━━━━━ The input
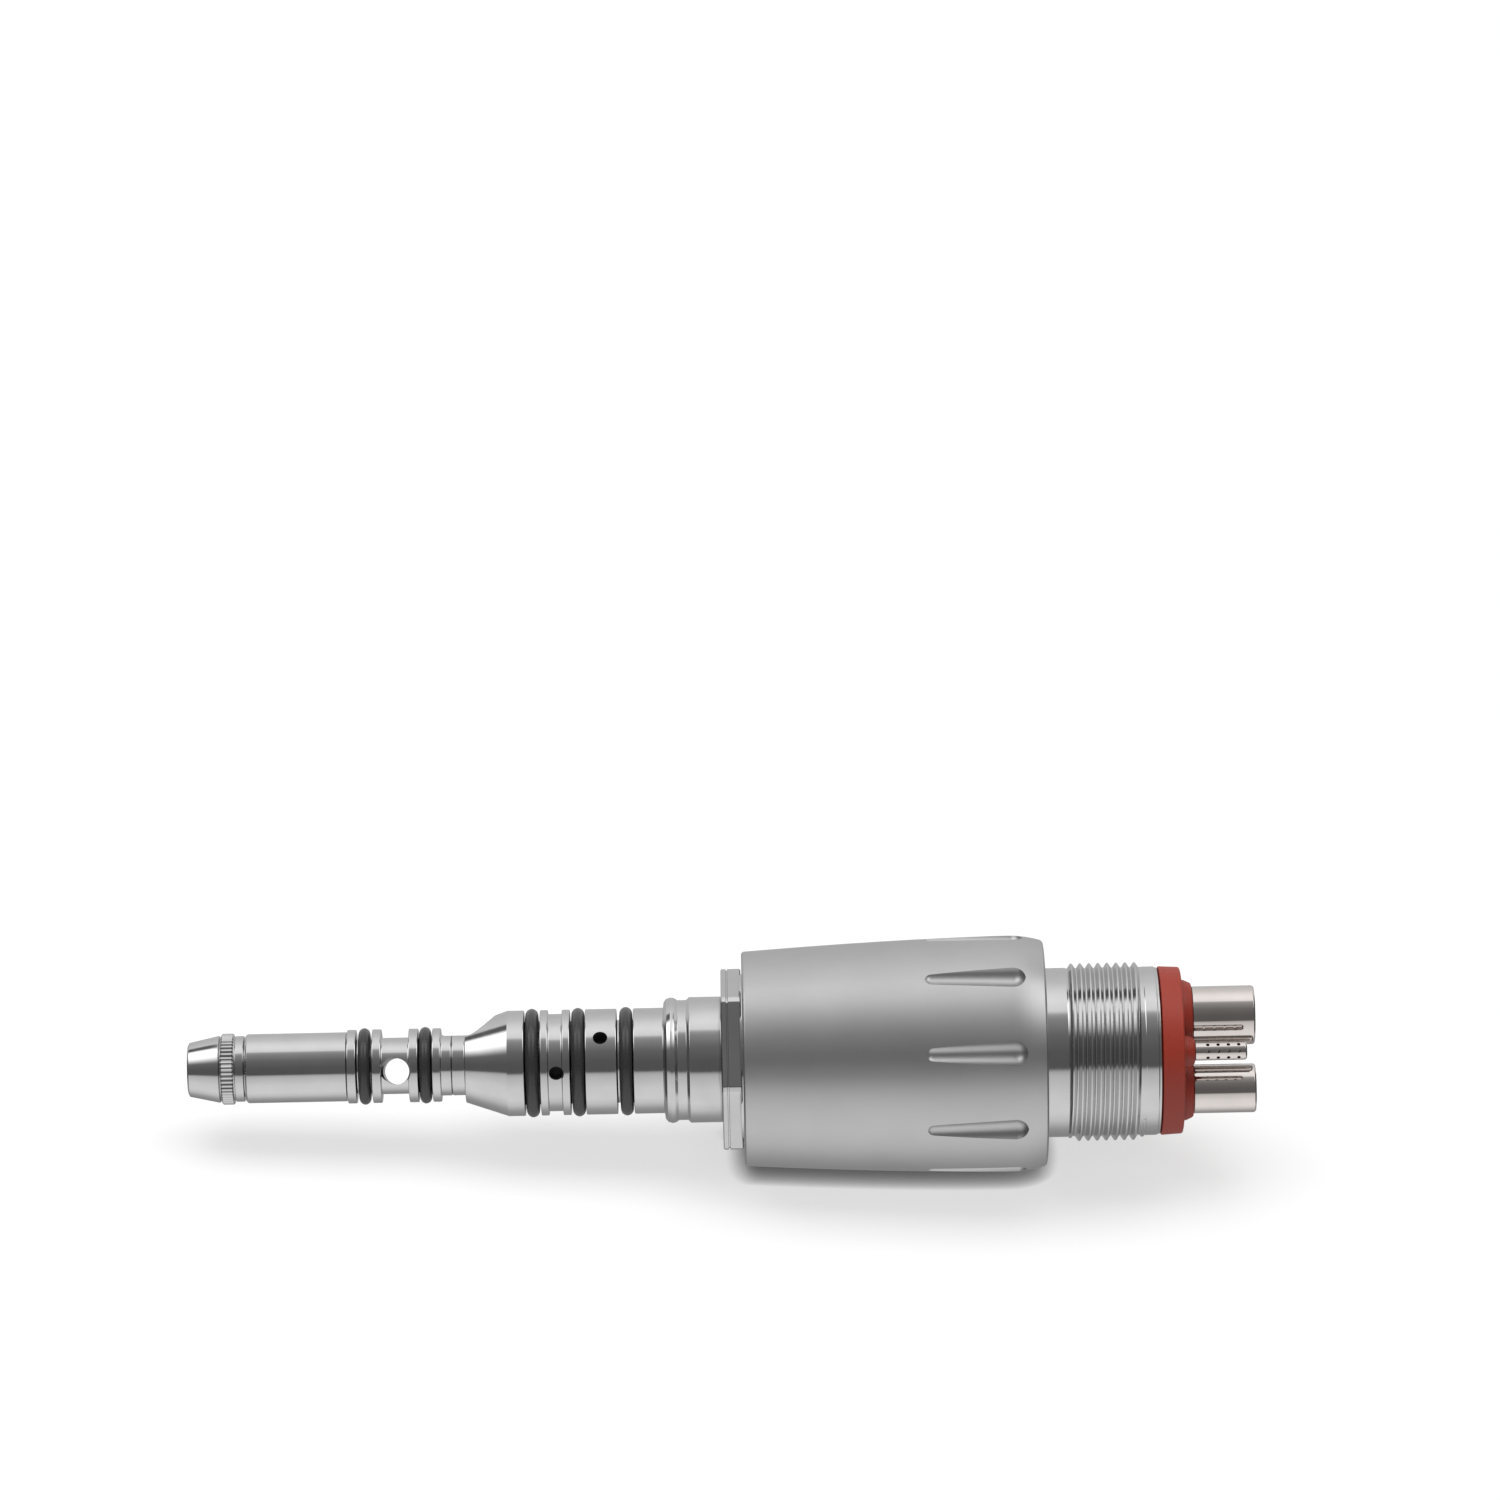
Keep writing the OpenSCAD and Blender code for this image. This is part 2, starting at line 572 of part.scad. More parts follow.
lamp_cap();
lamp_lens();
lamp_body();
lamp_pins();
lamp_socket();
lamp_tube();
lamp_leads();
stem();
for (i = [1:2]) stem_seal(i);
spigot_body();
for (i = [1:3]) spigot_seal(i);
spigot_gasket();
wrench_flange();
valve_body();
contact_board();
regulator_ring();
for (i = [1:4]) ring_seal(i);
ring_clip();
metering_pin();
metering_seal();
metering_spring();
passage_plug();
check_valve_seat();
check_valve_poppet();
check_valve_spring();
rear_connector();
tube_block();
dowel_pins();
exhaust_tube();
drive_tube();
water_tube();
air_tube();
hose_gasket();
contact_pins();
contact_sleeves();
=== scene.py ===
"""Dental handpiece coupler with a lamp tip: finishes, detailed pieces, light and camera around the frame."""

import json
import math

import bmesh
import bpy
from mathutils import Matrix, Vector


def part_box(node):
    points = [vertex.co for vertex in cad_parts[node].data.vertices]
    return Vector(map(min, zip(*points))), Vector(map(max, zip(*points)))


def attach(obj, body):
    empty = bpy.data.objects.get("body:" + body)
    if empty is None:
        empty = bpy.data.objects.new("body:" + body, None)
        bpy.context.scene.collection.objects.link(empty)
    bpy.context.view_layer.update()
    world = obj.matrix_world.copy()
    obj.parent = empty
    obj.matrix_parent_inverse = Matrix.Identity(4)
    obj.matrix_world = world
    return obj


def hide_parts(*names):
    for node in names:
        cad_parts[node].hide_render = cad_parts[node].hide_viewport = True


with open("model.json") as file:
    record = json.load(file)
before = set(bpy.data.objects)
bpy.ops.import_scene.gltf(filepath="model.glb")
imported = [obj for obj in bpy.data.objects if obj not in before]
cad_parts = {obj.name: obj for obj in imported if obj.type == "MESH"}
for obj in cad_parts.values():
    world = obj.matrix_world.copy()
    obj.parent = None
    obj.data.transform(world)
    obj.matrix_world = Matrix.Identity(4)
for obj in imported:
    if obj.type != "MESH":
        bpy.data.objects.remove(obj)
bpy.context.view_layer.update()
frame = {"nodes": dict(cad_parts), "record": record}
nodes = frame["nodes"]

MM = 0.001
UP_CLOCK = 36.0  # clock angle that points along +Z, as in the CAD; 0 is the exhaust tube, 90 the water tube
RUN_GAP = 0.06  # mm, radial gap of a turning fit
SHARP = 38  # degrees; a steeper edge is shaded as a crisp one


# ---------- places read from the frame, in millimetres ----------


def low(node, axis=0):
    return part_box(node)[0][axis] / MM


def high(node, axis=0):
    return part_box(node)[1][axis] / MM


def across(node):
    """Radius of a round node that lies on the axis."""
    return (high(node, 1) - low(node, 1)) / 2


def centre_of(node):
    a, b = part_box(node)
    return (a + b) / 2 / MM


TIP = low("lamp_cap")
TUBE_FRONT = low("lamp_tube")
STEM_FRONT = high("lamp_tube") + 0.06
STEM_R = across("stem")
RING_FRONT, RING_BACK = low("regulator_ring"), high("regulator_ring")
RING_R = across("regulator_ring")
LATCH_R = across("spigot_body")
SPIGOT_R = LATCH_R - 0.71
GASKET_X, COLLAR_X = low("hose_gasket"), high("hose_gasket")


# ---------- mesh helpers ----------


def direction(clock):
    """Unit vector of a clock angle, square to the axis."""
    a = math.radians(UP_CLOCK - clock)
    return Vector((0, math.sin(a), math.cos(a)))


def frame_at(x, clock, out, axis="along"):
    """Matrix that puts a lathed piece on a station, clock angle and distance, along the axis or facing out."""
    place = Matrix.Translation(Vector((x, 0, 0)) * MM + direction(clock) * out * MM)
    if axis == "along":
        return place
    turn = Vector((1, 0, 0)).rotation_difference(direction(clock)).to_matrix().to_4x4()
    return place @ turn


def soften(points, radius, steps=4, sharpest=14):
    """Rounds each corner of an open outline of (x, r) points by a small arc."""
    out = [points[0]]
    for before, here, after in zip(points, points[1:], points[2:]):
        a, b, c = Vector(before), Vector(here), Vector(after)
        to_a, to_c = a - b, c - b
        if to_a.length < 1e-6 or to_c.length < 1e-6:
            continue
        bend = 180 - math.degrees(to_a.angle(to_c))
        if bend < sharpest:
            out.append(here)
            continue
        cut = min(radius * math.tan(math.radians(bend) / 2), 0.45 * to_a.length, 0.45 * to_c.length)
        start, end = b + to_a.normalized() * cut, b + to_c.normalized() * cut
        for i in range(steps + 1):
            t = i / steps
            out.append(tuple(start * (1 - t) ** 2 + b * 2 * t * (1 - t) + end * t * t))
    out.append(points[-1])
    return out


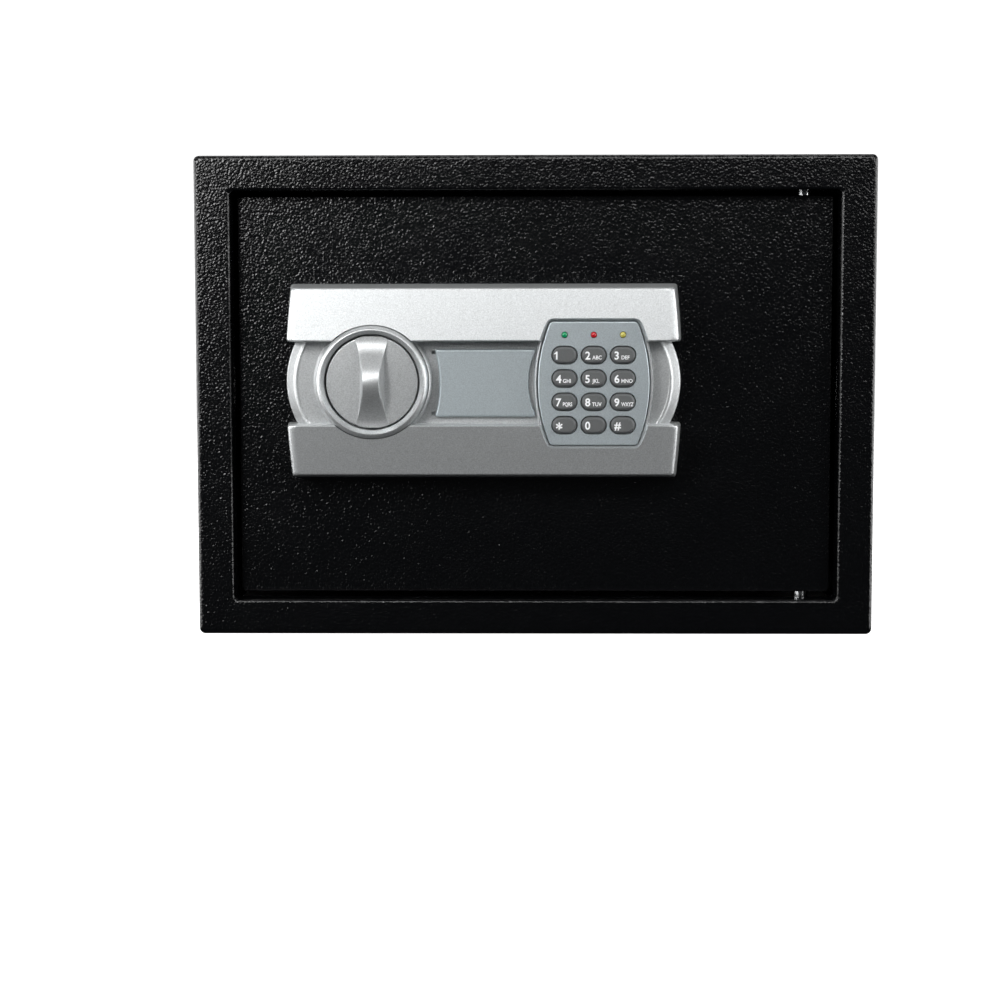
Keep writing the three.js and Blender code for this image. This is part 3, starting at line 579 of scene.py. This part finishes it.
def barrel(half_height, half_width, bulge, corner=2.2):
    """The keypad's outline: straight top and bottom, bowed sides."""
    def shape(inset):
        half = half_height - inset
        width = half_width - inset
        radius = (half_height ** 2 + bulge ** 2) / (2 * bulge)
        marks = [-half + 2 * half * k / 16 for k in range(17)]

        def across(v):
            return width + bulge - radius + math.sqrt(radius * radius - v * v)
        soft = max(corner - inset, 0.3)
        right = [(across(v), v, soft if k in (0, 16) else 0) for k, v in enumerate(marks)]
        left = [(-u, -v, r) for u, v, r in right]
        return [(KEYPAD.x + u, KEYPAD.z + v) for u, v in rounded(right + left, 5)]
    return shape


PLATE_SHAPE = barrel(31.4, 22.1, 6.3)
PLATE_RISE = 23.0
POCKET_FLOOR = PLATE_RISE - 3.3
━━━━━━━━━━
- **Work to be completed**
Reproduce verbatim only the segment of the listing bounded by the line containing "obj.matrix_parent_inverse = Matrix.Identity(4)" and the line containing "return (a + b) / 2 / MM", with both boundary lines included.

- **Solution to this problem**
    obj.matrix_parent_inverse = Matrix.Identity(4)
    obj.matrix_world = world
    return obj


def hide_parts(*names):
    for node in names:
        cad_parts[node].hide_render = cad_parts[node].hide_viewport = True


with open("model.json") as file:
    record = json.load(file)
before = set(bpy.data.objects)
bpy.ops.import_scene.gltf(filepath="model.glb")
imported = [obj for obj in bpy.data.objects if obj not in before]
cad_parts = {obj.name: obj for obj in imported if obj.type == "MESH"}
for obj in cad_parts.values():
    world = obj.matrix_world.copy()
    obj.parent = None
    obj.data.transform(world)
    obj.matrix_world = Matrix.Identity(4)
for obj in imported:
    if obj.type != "MESH":
        bpy.data.objects.remove(obj)
bpy.context.view_layer.update()
frame = {"nodes": dict(cad_parts), "record": record}
nodes = frame["nodes"]

MM = 0.001
UP_CLOCK = 36.0  # clock angle that points along +Z, as in the CAD; 0 is the exhaust tube, 90 the water tube
RUN_GAP = 0.06  # mm, radial gap of a turning fit
SHARP = 38  # degrees; a steeper edge is shaded as a crisp one


# ---------- places read from the frame, in millimetres ----------


def low(node, axis=0):
    return part_box(node)[0][axis] / MM


def high(node, axis=0):
    return part_box(node)[1][axis] / MM


def across(node):
    """Radius of a round node that lies on the axis."""
    return (high(node, 1) - low(node, 1)) / 2


def centre_of(node):
    a, b = part_box(node)
    return (a + b) / 2 / MM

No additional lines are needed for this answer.